12-year-old loses arm, tour guide his leg in rare shark attack while snorkelling in Red Sea off Egyptian coast
A 12-year-old boy and a tour guide suffered severe injuries resulting in the loss of an arm and a leg in a deadly shark attack off Sharm El-Sheikh, a popular tourist destination, in Egypt. The attack occurred over the weekend on Sunday, October 25, when two tourists, a mother and her son, and their tour guide went snorkeling in Ras Mohammed National Park. The Egyptian Environment Ministry, in a statement, said that the guide and the teenager were taken to a nearby hospital where they were treated for their injuries. An initial probe showed that the attack involved a six-foot-long Oceanic Whitetip shark. No further details of their injuries were revealed by the ministry, however, a statement from Ukraine’s State Agency for the Development of Tourism said that the 12-year-old boy was a Ukrainian national was in intensive care and that a surgery to save his arm was unsuccessful.
An Egyptian health official said that while the family’s tour guide lost a leg in the incident, the child's mother had suffered light injuries. The region where the shark attack occurred has reportedly been closed off for the public, according to officials.

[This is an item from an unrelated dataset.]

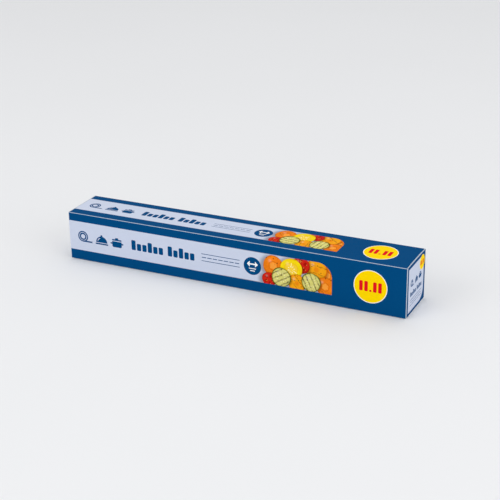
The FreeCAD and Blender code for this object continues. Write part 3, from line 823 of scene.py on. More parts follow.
def fold_tray(settings):
    """The long walls, the bottom, the glued end panels and the dust flaps behind them."""
    board, fold, scuff_and_highlight = settings.thickness, settings.fold, settings.scuff_and_highlight
    wall_half = HALF_LENGTH - board
    corner = wall_half - fold
    floor_half = HALF_LENGTH - fold
    wall_top = HEIGHT - board - LID_GAP
    section = [(BACK, HEIGHT - fold, 0.0), (BACK, DUST_FLAP_TOP, 0.0), (BACK, fold + BESIDE_FOLD, 0.0)]
    section += fold_arc((BACK - fold, fold), fold, 0, -90)
    section += [(BACK - fold - BESIDE_FOLD, 0.0, 0.0), (TRAY_FRONT + fold + BESIDE_FOLD, 0.0, 0.0)]
    covered = fold_arc((TRAY_FRONT + fold, fold), fold, 270, 180)
    section += [(y, z, wear_and_highlight * COVERED_WEAR_AND_HIGHLIGHT) for y, z, wear_and_highlight in covered]
    section += [(TRAY_FRONT, z, 0.0) for z in (fold + BESIDE_FOLD, DUST_FLAP_TOP, wall_top)]
    columns = along_carton(wall_half, [floor_half, corner])
    rows = [[(Vector((x, y, z)), wear_and_highlight) for x in columns] for y, z, wear_and_highlight in section]

    def in_board(middle):
        reach = abs(middle.x)
        if middle.z < fold:
            return reach < floor_half
        if middle.z < DUST_FLAP_TOP:
            return reach < corner
        return True

    tray = Sheet()
    tray.weave(rows, in_board)
    for side in (-1, 1):
        bend = fold_arc((floor_half, fold), fold, -90, 0)
        # The end panel's top edge gets a pale line: rubbed ink and a painted highlight along the edge
        rising = bend + [(HALF_LENGTH, fold + BESIDE_FOLD, 0.0), (HALF_LENGTH, HEIGHT - scuff_and_highlight / 2, 0.0),
                         (HALF_LENGTH, HEIGHT, 0.4)]
        lines = [TRAY_FRONT + END_INSET, TRAY_FRONT + fold, BACK - fold, BACK - END_INSET]
        rows = [[(Vector((side * x, y, z)), wear_and_highlight) for y in lines] for x, z, wear_and_highlight in rising]
        tray.weave(rows, lambda middle: middle.z > fold or TRAY_FRONT + fold < middle.y < BACK - fold,
                   flip=side < 0)
        for wall, inwards in ((TRAY_FRONT, 1), (BACK, -1)):
            heights = (fold + BESIDE_FOLD, DUST_FLAP_TOP)
            bend = fold_arc((corner, wall + inwards * fold), fold, -90 * inwards, 0)
            rows = [[(Vector((side * x, y, z)), wear_and_highlight) for x, y, wear_and_highlight in bend] for z in heights]
            flip = (side * inwards) < 0
            tray.weave(rows, flip=flip)
            reach = wall + inwards * DUST_FLAP_REACH
            near = wall + inwards * fold
            x = side * wall_half
            outline = [Vector((x, near, heights[0])), Vector((x, reach, heights[0])),
                       Vector((x, reach, DUST_FLAP_TOP - DUST_FLAP_TAPER)),
                       Vector((x, reach - inwards * DUST_FLAP_TAPER, DUST_FLAP_TOP)),
                       Vector((x, near, DUST_FLAP_TOP))]
            tray.flat(outline, flip=flip)
    return tray.finished("tray_board", board, board_finishes(settings))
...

Shark attacks in the Red Sea coastal region have been rare in recent years.
A Czech father, in 2018, was reportedly killed by a shark while swimming in the Red Sea, his body was later found on Marsa Alam beach. A German tourist was killed by a shark off the Red Sea coast in 2015, the first such death at that time in five years in the region.
Sharm El-Sheikh, which has become a major tourist destination for European tourists, is popular for its sandy beaches and coral reefs and is frequently visited by divers exploring the coral and other marine life, including fish and sharks. Reports state that at least nine people have been killed in nearly 60 shark attacks across the world so far this year; this is the highest figure of shark attacks since 2013.

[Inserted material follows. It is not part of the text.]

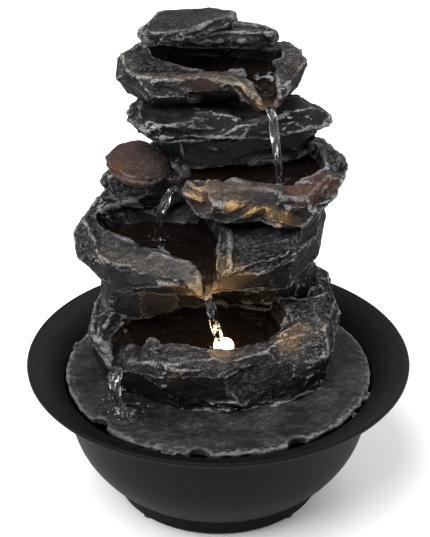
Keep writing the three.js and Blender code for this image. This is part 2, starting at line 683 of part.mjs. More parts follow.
// ---------- the rock stack ----------
const grown = (spec) => rock(spec, BED);
const nozzleSeat = post(outletX, nozzleY, tubeTop - 3, tubeTop + 21, nozzleCollar + GAP, 20);
const lampBore = post(...lamp.at, -20, 20, lead.radius + lead.clearance, 12);
const lampRoom = post(...lamp.at, poolFloor.lower + GAP / 2, poolFloor.lower + 30, lamp.radius + GAP, 28);

// The lower of two rocks is cut to bed the upper one.
const stack = {
  lower_pool_rock: cut(rock(lowerPool), lowerBasin, lowerRunnel, grown(lowerSpacer), ductHole, lampBore, lampRoom),
  lower_spacer_rock: cut(rock(lowerSpacer), grown(middlePool), ductHole),
  middle_pool_rock: cut(
    rock(middlePool), middleBasin, middleRunnel, grown(middleSpacer), grown(upperPool), ductHole,
  ),
  middle_spacer_rock: cut(rock(middleSpacer), grown(pebble), grown(upperPool)),
  side_pebble: cut(rock(pebble), grown(upperPool), grown(upperSpacer), grown(upperSlab)),
  upper_pool_rock: cut(rock(upperPool), upperBasin, upperRunnel, grown(upperSpacer), ductHole),
  upper_spacer_rock: cut(rock(upperSpacer), grown(upperSlab), ductHole),
  upper_slab_rock: cut(rock(upperSlab), grown(topPool), ductHole),
  top_pool_rock: cut(rock(topPool), topBasin, topRunnel, grown(rearCap), ductHole, nozzleSeat),
  rear_cap_rock: cut(rock(rearCap), grown(frontCap)),
  front_cap_rock: rock(frontCap),
};
// A cut can leave a chip beside the rock; the rock is the largest piece.
const largest = (solid) => solid.decompose().reduce((best, next) => (next.volume() > best.volume() ? next : best));

rockery.position.z = plateTop;
put(rockery, 'slate_plate', makePlate(), darkSlate);
for (const [name, solid] of Object.entries(stack)) {
  put(rockery, name, largest(solid), slate);
}

// ---------- water outlet ----------
put(rockery, 'riser_tube', sweep(riser, tubeOuter, tubeBore, tube.sides, tube.steps), clearVinyl);

function makeNozzle() {
  const top = tubeTop + GAP + nozzle.height;
  return lathe([
    [tubeBore, tubeTop + GAP],
    [nozzleCollar, tubeTop + GAP],
    [nozzleCollar, tubeTop + GAP + 2],
    [tubeBore + nozzle.wall, tubeTop + GAP + 2.6],
    [tubeBore + nozzle.wall, top],
    [tubeBore, top],
    [tubeBore, tubeTop + GAP],
  ], 24);
}
put(rockery, 'outlet_nozzle', makeNozzle(), pumpPlastic).position.set(outletX, nozzleY, 0);

// ---------- lamp ----------
const lampFloor = poolFloor.lower + GAP;

function makeLampHousing() {
  const can = lathe([
    [0, 0],
    [lamp.radius - 1, 0],
    [lamp.radius, 1],
    [lamp.radius, lamp.height],
    [lensRadius + GAP, lamp.height],
    [lensRadius + GAP, 3],
    [0, 3],
  ], 28);
  return cut(can, post(0, 0, -1, 4, lead.radius + GAP, 12));
}

function makeLens() {
  const bottom = 3 + GAP;
  const dome = Array.from({ length: 6 }, (_, i) => {
    const angle = turn(i * 18);
    return [lensRadius * Math.cos(angle), lamp.height + 1 + 3.6 * Math.sin(angle)];
  });
  dome[5][0] = 0;
  return lathe([[0, bottom + 3], [lensRadius - 1.4, bottom + 3], [lensRadius - 1.4, bottom], [lensRadius, bottom], ...dome], 28);
}

function makeLeadPath() {
  const [x, y] = lamp.at;
  const low = -plate.thickness - lead.drop;
  return new THREE.CatmullRomCurve3([
    new THREE.Vector3(x, y, lampFloor + 2.5),
    new THREE.Vector3(x, y, 2),
    new THREE.Vector3(x, y, -plate.thickness - 2),
    new THREE.Vector3(x, y + 4, low + 2.5),
    new THREE.Vector3(x, y + 11, low),
    new THREE.Vector3(x, y + lead.run, low),
  ]);
}

function makePlug() {
  const body = post(0, 0, 0, plug.length, plug.radius, 16);
  const mouth = post(0, 0, plug.length - 6, plug.length + 1, plug.radius - 1.2, 16);
  return cut(body, mouth);
}

// A clip under the plate that holds the lamp's lead where it runs level.
function makeLeadClip() {
  const [x, y] = lamp.at;
  const low = -plate.thickness - lead.drop;
  const arm = block(x - 3.2, x + 3.2, y + 13, y + 18, low - 3, -plate.thickness - GAP);
  const hole = toSolid(new THREE.CylinderGeometry(lead.radius + GAP, lead.radius + GAP, 20, 12)
    .translate(x, y + 15, low));
  return cut(arm, hole);
}

const lampHousing = put(rockery, 'lamp_housing', makeLampHousing(), pumpPlastic);
lampHousing.position.set(...lamp.at, lampFloor);
const lampLens = put(rockery, 'lamp_lens', makeLens(), lensPlastic);
lampLens.position.set(...lamp.at, lampFloor);
put(rockery, 'lamp_lead', sweep(makeLeadPath(), lead.radius, 0, 4, 20), rubber);
const lampPlug = put(rockery, 'lamp_connector', makePlug(), pumpPlastic);
lampPlug.position.set(lamp.at[0], lamp.at[1] + lead.run + GAP, -plate.thickness - lead.drop);
lampPlug.rotation.x = turn(-90);
put(rockery, 'lead_clip', makeLeadClip(), pumpPlastic);

export default fountain;
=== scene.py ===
import json
import math

import bmesh
import bpy
import numpy as np
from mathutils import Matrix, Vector
from mathutils.bvhtree import BVHTree


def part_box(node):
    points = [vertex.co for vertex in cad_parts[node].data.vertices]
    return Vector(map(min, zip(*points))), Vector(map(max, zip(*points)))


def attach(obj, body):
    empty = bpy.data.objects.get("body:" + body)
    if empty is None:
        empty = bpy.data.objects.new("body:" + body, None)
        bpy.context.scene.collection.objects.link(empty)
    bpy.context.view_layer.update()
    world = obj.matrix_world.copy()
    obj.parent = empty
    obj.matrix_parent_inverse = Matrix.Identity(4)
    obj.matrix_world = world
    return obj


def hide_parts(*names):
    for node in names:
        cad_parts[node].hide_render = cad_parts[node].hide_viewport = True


# Tabletop water fountain. The CAD rocks and plate are remeshed and roughened, the bowl is turned again with a finer
# profile, and the water, its streams and the lamp's glow are added. Places and lengths in the tables are
# millimetres in the frame's own axes.
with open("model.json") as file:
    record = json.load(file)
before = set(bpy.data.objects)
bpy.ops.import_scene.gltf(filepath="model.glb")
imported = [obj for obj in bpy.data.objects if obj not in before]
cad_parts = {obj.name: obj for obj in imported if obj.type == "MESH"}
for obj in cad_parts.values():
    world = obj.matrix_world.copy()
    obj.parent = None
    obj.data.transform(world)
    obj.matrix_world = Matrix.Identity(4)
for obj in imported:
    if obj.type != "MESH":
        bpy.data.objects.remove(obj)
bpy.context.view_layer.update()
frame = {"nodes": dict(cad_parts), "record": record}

MM = 0.001
ROCK_VOXEL = 0.75
PLATE_VOXEL = 0.8
WATER_VOXEL = 0.34
DROP_VOXEL = 0.22
WELD = 1e-6
scene = bpy.context.scene

ROCKS = [
    "lower_pool_rock", "lower_spacer_rock", "middle_pool_rock", "middle_spacer_rock",
    "side_pebble", "upper_pool_rock", "upper_spacer_rock", "upper_slab_rock",
    "top_pool_rock", "rear_cap_rock", "front_cap_rock",
]


# ---------- noise on arrays of points ----------
def cell_hash(cells, seed):
    """A 32-bit number for each cell, the same in every run."""
    x, y, z = (cells[..., i].astype(np.int64) for i in range(3))
    h = (x * 374761393 + y * 668265263 + z * 1440662683 + seed * 974634777) & 0xFFFFFFFF
    h = ((h ^ (h >> 13)) * 1274126177) & 0xFFFFFFFF
    return h ^ (h >> 16)


def cell_random(h, k):
    """A number from 0 to 1 for each hash; k picks another one for the same cell."""
    h = ((h + k * 2654435769) & 0xFFFFFFFF) * 2246822519 & 0xFFFFFFFF
    h = ((h ^ (h >> 15)) * 3266489917) & 0xFFFFFFFF
    return ((h ^ (h >> 13)) & 0xFFFFFF) / float(0xFFFFFF)


def value_noise(p, seed):
    """Smooth noise from 0 to 1 at each point, one cell wide."""
    low = np.floor(p)
    f = p - low
    f = f * f * (3 - 2 * f)
    total = 0
    for dx in (0, 1):
        for dy in (0, 1):
            for dz in (0, 1):
                corner = cell_random(cell_hash(low + (dx, dy, dz), seed), 1)
                weight = (f[:, 0] if dx else 1 - f[:, 0]) * (f[:, 1] if dy else 1 - f[:, 1])
                total = total + corner * weight * (f[:, 2] if dz else 1 - f[:, 2])
    return total


def per_index(index, seed, k):
    """A number from 0 to 1 for each whole number in index."""
    return cell_random(cell_hash(np.stack([index, index * 0, index * 0], axis=1), seed), k)


def layered_noise(p, seed, octaves=3):
    """Value noise with finer layers added, each half as strong and twice as fine as the last."""
    total = sum(value_noise(p * 2**i, seed + i) / 2**i for i in range(octaves))
    return total / sum(0.5**i for i in range(octaves))


# ---------- meshes ----------
def new_object(name, mesh):
    obj = bpy.data.objects.new(name, mesh)
    scene.collection.objects.link(obj)
    return obj


def mesh_from(name, points, faces, smooth=True):
    mesh = bpy.data.meshes.new(name)
    mesh.from_pydata([tuple(p) for p in points], [], [tuple(f) for f in faces])
    mesh.validate()
    if smooth:
        mesh.shade_smooth()
    return new_object(name, mesh)


def read(mesh, what, kind="co"):
    out = np.empty(len(what) * 3, dtype=np.float64)
    what.foreach_get(kind, out)
    return out.reshape(-1, 3)


def applied(obj):
    """The object with its modifiers applied."""
    graph = bpy.context.evaluated_depsgraph_get()
    mesh = bpy.data.meshes.new_from_object(obj.evaluated_get(graph))
    obj.modifiers.clear()
    obj.data = mesh
    return obj


def remeshed(obj, voxel):
    mod = obj.modifiers.new("remesh", "REMESH")
    mod.mode = "VOXEL"
    mod.voxel_size = voxel
    mod.use_smooth_shade = True
    return applied(obj)


def node_copy(node, name):
    """A welded copy of a CAD node's mesh."""
    mesh = frame["nodes"][node].data.copy()
    mesh.name = name
    mesh.materials.clear()
    work = bmesh.new()
    work.from_mesh(mesh)
    bmesh.ops.remove_doubles(work, verts=work.verts, dist=WELD)
    work.to_mesh(mesh)
    work.free()
    return new_object(name, mesh)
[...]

Researchers have suggested that one of the reasons could be a shift in hunting ground, the weather, overfishing, and an increase in staycations among visitors. Among those killed in shark attacks eight were men and one woman, and seven out of the nine victims were from Australia alone. Two other fatalities occurred in the United States, in California and Maine. According to the International Shark Attack File (ISAF), there have been nearly 441 fatal shark attacks between 1958 and 2019 across the world. ISAF is set to release a full yearly summary of the total shark attacks this year in January 2021.
The organization, while mentioning last year's shark attacks on its website, stated: "The International Shark Attack File investigated 140 alleged shark-human interactions worldwide in 2019. ISAF confirmed 64 unprovoked shark attacks on humans and 41 confirmed provoked attacks.Of the remaining 35 cases, 12 involved bites to motorized or non-motorized marine vessels (“boat attacks”), one involved shark-inflicted post-mortem bites (“scavenge”), and one case involved a diver in a public aquarium. Three cases were regarded as “doubtful” or incidents that likely did not involve a shark. These included one case attributed to bluefish and one case attributed to a stingray."